The Order of Business has already been agreed to. I will allow the Deputy to raise that point when we reach it on the agenda.

(Dublin West): The matter should be discussed publicly. The issue of unscrupulous gangers bringing in construction workers to work for second rate pay and conditions was raised at the ICTU congress yesterday.

This does not arise on the Order of Business.

(Dublin West): A Leas-Cheann Comhairle, I am asking a question on the Order of Business.

The problem is that a question on legislation can get lost in a Second Stage speech. The Deputy must ask his question about legislation.
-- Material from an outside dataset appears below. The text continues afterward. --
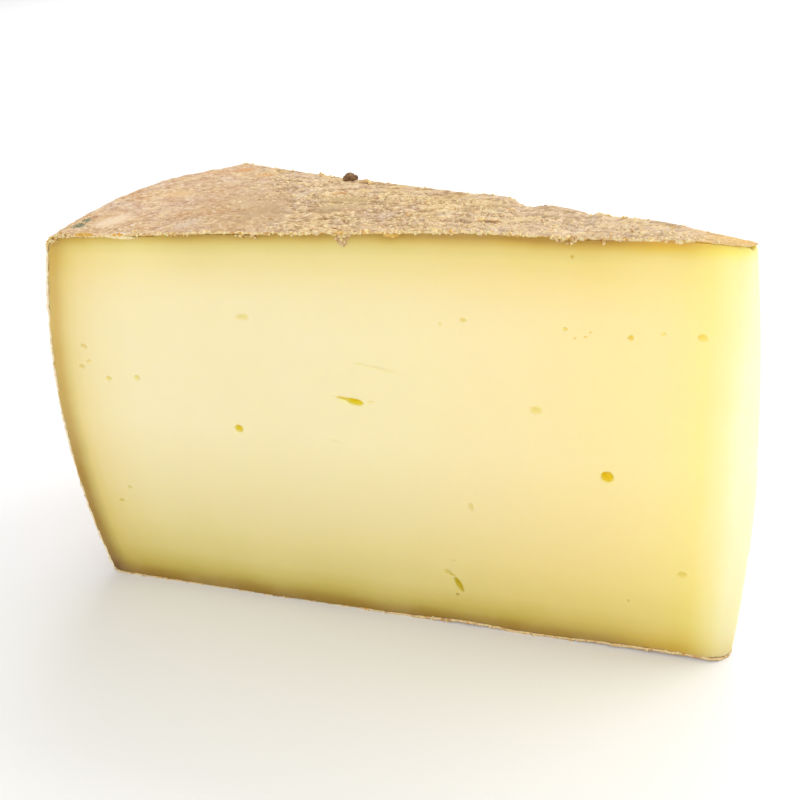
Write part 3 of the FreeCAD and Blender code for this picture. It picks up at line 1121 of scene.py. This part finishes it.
# Spots of other colours on the top rind: place in X and Y, size and colour.
rind_spots = [
    (-57.3, -24.2, 1.9, (126, 132, 104)), (-57.7, -20.9, 1.4, (116, 128, 104)),
    (-57.2, -18.8, 1.3, (156, 96, 66)), (14.0, -17.4, 1.9, (230, 214, 184)),
    (-19.4, -4.4, 2.6, (232, 216, 188)), (-43.0, 19.0, 3.2, (206, 146, 86)),
    (-10.9, -4.9, 1.8, (196, 134, 76)), (22.8, -21.9, 1.1, (74, 50, 26)), (31.0, -15.5, 0.8, (110, 76, 44)),
    (-36.0, 14.0, 2.4, (212, 154, 92)), (-25.0, -9.0, 7.5, (196, 164, 130)),
    (-47.0, -4.0, 4.0, (222, 184, 132)), (-4.6, -15.7, 3.0, (206, 162, 132)),
    (-51.1, -21.0, 5.2, (238, 214, 182)), (-21.0, -17.0, 8.0, (187, 156, 116)),
    (-8.0, -12.0, 8.0, (190, 162, 118)), (-18.6, -20.5, 0.7, (120, 84, 56)),
]


def rind_material():
    bench = LookBench("cheese rind")
    place = bench.place
    x, _, z = bench.parts(place)
    lift, cracked = [bench.add("ShaderNodeAttribute", {}, output=2, attribute_name=name)
                     for name in ("lift", "cracked")]
    broad = bench.noise(place, 14.0 * MM, 3.0, 0.6)
    patch = bench.noise(bench.shift(place, (0.3, 0.1, 0.0)), 7.0 * MM, 4.0, 0.65)
    middling = bench.noise(bench.shift(place, (0.1, 0.4, 0.2)), 2.6 * MM, 3.0, 0.6)
    speck = bench.noise(place, 0.9 * MM, 3.0, 0.7)
    drift = bench.noise(bench.stretch(place, (1.0, 1.0, 1.8)), 24.0 * MM, 3.0, 0.6)
    fleck = bench.parts(bench.cells(place, 1.3 * MM, output=1))[0]

    skin = bench.mix(bench.spread(broad, 0.4, 0.62), paint(208, 174, 140), paint(208, 175, 130))
    on_side = bench.spread(z, wheel_height - 4.0 * MM, wheel_height - 11.0 * MM, 0.0, 0.35)
    for row in (
        (patch, 0.5, 0.66, 0.65, (204, 154, 102)), (patch, 0.47, 0.32, 0.8, (220, 198, 176)),
        (middling, 0.52, 0.64, 0.7, (228, 200, 156)), (middling, 0.47, 0.35, 0.7, (184, 144, 112)),
        (speck, 0.53, 0.66, 0.8, (240, 222, 196)), (speck, 0.46, 0.32, 0.8, (164, 124, 90)),
        (drift, 0.52, 0.64, on_side, (186, 140, 98)), (drift, 0.46, 0.36, on_side, (214, 196, 174)),
    ):
        skin = bench.layer(skin, *row)
    by_crack = bench.spread(x, -52.0 * MM, -26.0 * MM, 0.18, 1.0)
    skin = bench.mix(by_crack * 0.5, skin, bench.mix(1.0, skin, paint(226, 220, 208), how="MULTIPLY"))

    bark = bench.mix(bench.spread(broad, 0.42, 0.6), paint(208, 177, 140), paint(217, 186, 134))
    bark = bench.layer(bark, middling, 0.48, 0.36, 0.5, (188, 154, 122))
    bark = bench.layer(bark, patch, 0.5, 0.62, 0.6, (198, 172, 150))
    crumb = bench.mix(fleck, paint(242, 220, 172), paint(230, 198, 138))
    bark = bench.mix(bench.spread(lift, 0.46, 0.7), bark, crumb)
    bark = bench.layer(bark, speck, 0.54, 0.66, 0.6, (248, 232, 198))
    bark = bench.layer(bark, speck, 0.45, 0.33, 0.55, (166, 130, 94))
    bark = bench.layer(bark, lift, 0.42, 0.18, 0.6, (150, 112, 74))
    bark = bench.mix(bench.spread(x, 8.0 * MM, 30.0 * MM, 0.0, 0.13), bark, paint(246, 228, 194))
    by_tip = bench.spread(x, high.x - 17.0 * MM, high.x - 4.0 * MM, 0.0, 0.6)
    bark = bench.mix(by_tip, bark, paint(232, 188, 106))

    colour = bench.mix(cracked, skin, bark)
    for spot_x, spot_y, size, tint in rind_spots:
        away = bench.vector("DISTANCE", bench.stretch(place, (1.0, 1.0, 0.0)),
                            (spot_x * MM, spot_y * MM, 0.0), output=1)
        ragged = away + (patch - 0.5) * (4.0 * MM)
        colour = bench.layer(colour, ragged, size * MM, 0.3 * size * MM, 0.65, tint)
    return bench.finish({
        "Base Color": colour, "Roughness": bench.spread(speck, 0.3, 0.7, 0.75, 0.95),
        "Normal": bench.bump(bench.noise(place, 0.5 * MM, 4.0, 0.65), 0.8, 0.25 * MM),
        "Specular IOR Level": 0.25,
    })


def crumb_material(name, stops):
    bench = LookBench(name)
    return bench.finish({
        "Base Color": bench.ramp(bench.noise(bench.place, 1.3 * MM, 2.0), stops), "Roughness": 0.8,
        "Normal": bench.bump(bench.noise(bench.place, 0.4 * MM, 3.0), 0.5, 0.15 * MM),
        "Subsurface Weight": 0.15, "Subsurface Scale": 0.0008, "Specular IOR Level": 0.25,
    })


# Crumbs lying on the top, and those along the cuts, which are yellower; then
# the sheets' own thickness where it shows in a cut.
top_crumb_tones = tones([
    (0.30, 184, 146, 104), (0.4, 210, 176, 132), (0.47, 228, 200, 152), (0.55, 238, 216, 170),
    (0.62, 232, 206, 154), (0.72, 212, 168, 106),
])
edge_crumb_tones = tones([
    (0.30, 186, 140, 84), (0.4, 214, 172, 104), (0.47, 236, 208, 146), (0.54, 246, 226, 176),
    (0.6, 236, 200, 128), (0.7, 214, 152, 64),
])
rind_cut_tones = tones([
    (0.30, 196, 152, 96), (0.42, 222, 184, 122), (0.5, 240, 216, 166), (0.6, 230, 194, 128),
])
side_cut_tones = tones([
    (0.30, 224, 194, 150), (0.45, 240, 218, 176), (0.6, 248, 234, 202),
])


def lump_material(name, first, second):
    bench = LookBench(name)
    grain = bench.noise(bench.place, 0.6 * MM, 4.0, 0.6)
    return bench.finish({
        "Base Color": bench.mix(bench.spread(grain, 0.4, 0.6), paint(*first), paint(*second)),
        "Roughness": 0.8, "Normal": bench.bump(grain, 0.6, 0.25 * MM), "Specular IOR Level": 0.25,
    })


# ------------------------------------------------------------ studio
floor_size = 8.0
room_light = 0.62
# Soft square lights: name, place, aim, size and power.
studio_lights = [
    ("right_back", (0.9, 0.5, 0.9), (0.0, 0.0, 0.04), 0.8, 7.5),
    ("front", (-0.2, -1.3, 0.8), (0.0, 0.0, 0.04), 1.0, 7.5),
    ("backdrop", (0.0, 2.0, 1.6), (0.0, 1.6, 0.0), 2.0, 34.0),
]


def add_floor():
    bpy.ops.object.select_all(action="DESELECT")
    bpy.ops.mesh.primitive_plane_add(size=floor_size, location=(0.0, 0.0, 0.0))
    floor = bpy.context.object
    floor.name = "floor"
    bench = LookBench("pale floor")
    shade = bench.mix(bench.noise(bench.place, 0.4, 2.0), (0.90, 0.90, 0.90, 1.0), (0.92, 0.92, 0.92, 1.0))
    floor.data.materials.append(bench.finish({"Base Color": shade, "Roughness": 0.9}))


def add_light(name, place, aim, size, power):
    data = bpy.data.lights.new(name, "AREA")
    data.shape = "SQUARE"
    data.size = size
    data.energy = power
    light = bpy.data.objects.new(name, data)
    bpy.context.scene.collection.objects.link(light)
    light.location = place
    light.rotation_euler = (Vector(aim) - Vector(place)).to_track_quat("-Z", "Y").to_euler()


def add_studio():
    world = bpy.data.worlds.new("soft room")
    world.use_nodes = True
    world.node_tree.nodes["Background"].inputs[0].default_value = (1.0, 1.0, 1.0, 1.0)
    world.node_tree.nodes["Background"].inputs[1].default_value = room_light
    bpy.context.scene.world = world
    for row in studio_lights:
        add_light(*row)
    bpy.context.scene.view_settings.view_transform = "Standard"


# ------------------------------------------------------------ making
add_camera()
rind_crumb_look = crumb_material("rind crumbs", top_crumb_tones)
edge_crumb_look = crumb_material("edge crumbs", edge_crumb_tones)
rind_cut_look = crumb_material("cut rind", rind_cut_tones)
kinds = {
    "cream": edge_crumb_look,
    "flake": lump_material("rind flake", (204, 168, 124), (230, 202, 158)),
    "pale": lump_material("pale scrap", (240, 224, 180), (228, 202, 142)),
    "dark": lump_material("dried knob", (108, 80, 56), (156, 122, 88)),
    "amber": lump_material("amber rind", (204, 154, 66), (222, 186, 106)),
    "mould": lump_material("mould", (116, 120, 96), (152, 150, 118)),
    "tan": lump_material("tan crumb", (208, 170, 116), (232, 204, 156)),
}

paste = make_paste(paste_material(), hollow_material())
rind_top, rind_side, rind_base = make_rind(rind_material())
thicken(rind_top, rind_cut_look)
thicken(rind_side, crumb_material("cut side rind", side_cut_tones))
thicken(rind_base, rind_cut_look)

flakes = crumb_shapes(rind_crumb_look, (1.5, 0.8, 0.5))
grains = crumb_shapes(edge_crumb_look, (1.1, 0.9, 0.8))
fine_grains = crumb_shapes(rind_crumb_look, (1.15, 0.9, 0.7))
lying = (0.5, 0.5, 0.7)
any_way = (3.14, 3.14, 3.14)
flaky = rough_part(14.0, -6.0)
grainy = rough_part(-8.0, 12.0)
crumbs = [
    scatter("crumbs_top", rind_top, flakes, 0.8e6, (0.28, 0.68), 0.09, lying, 11, flaky),
    scatter("crumbs_fine", rind_top, fine_grains, 1.7e6, (0.22, 0.55), 0.08, any_way, 51, grainy),
    scatter("crumbs_edge", rind_top, grains, 7.2e6, (0.2, 0.62), 0.1, any_way, 21, cut_band),
    scatter("crumbs_side", rind_side, grains, 2.0e6, (0.15, 0.3), 0.08, any_way, 31, cut_band),
    scatter("crumbs_foot", rind_base, grains, 5.0e6, (0.2, 0.5), 0.1, any_way, 41, cut_band),
]
for piece in (rind_side, rind_base, *crumbs[3:]):
    stand_on_floor(piece, rind_floor)
stand_on_floor(paste, paste_floor)
single_lumps = make_lumps(kinds, rind_top)
mould_specks = make_mould(kinds, rind_top)
for shapes in (flakes, grains, fine_grains):
    for shape in list(shapes.objects):
        drop(shape)
    bpy.data.collections.remove(shapes)

rind_pieces = [rind_top, rind_side, rind_base, *crumbs, single_lumps, mould_specks]
for piece, slot in [(paste, "paste")] + [(piece, "rind") for piece in rind_pieces]:
    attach(piece, "root")
    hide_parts("cheese_wedge")

add_floor()
add_studio()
(Dublin West): I was merely putting the matter in context so that this Minister, in particular, would understand what I was saying, because he has had extreme difficulty understanding other Deputies. Will the Government bring forward, as a matter of urgency, the work permits Bill to cover these circumstances? It would be intolerable if a new class of coolie labour was to develop on our construction sites.

The work permits Bill will be introduced later this year.

I will keep this question simple. The ombudsman for children Bill initiated in the Department of Health and Children in 1996 was promised by the Government for this session which ends tomorrow. Will the Bill be published today or tomorrow or will this be another broken Government promise?

The heads of the Bill were approved and I understand it will be published shortly.

Will it be published during this session?

The heads have been approved. It was promised for this session, but I understand it will be published shortly.

Today or tomorrow?

When can we expect publication of the public service broker Bill? On the issue of the growing wave of vandalism, crime and harassment on the north side of Dublin, which the Minister's colleague is failing to stem, when can we expect a new command structure for the Garda Síochána?

The Government authorised the drafting of the heads of the public service broker Bill on 19 June. It will be introduced later this year.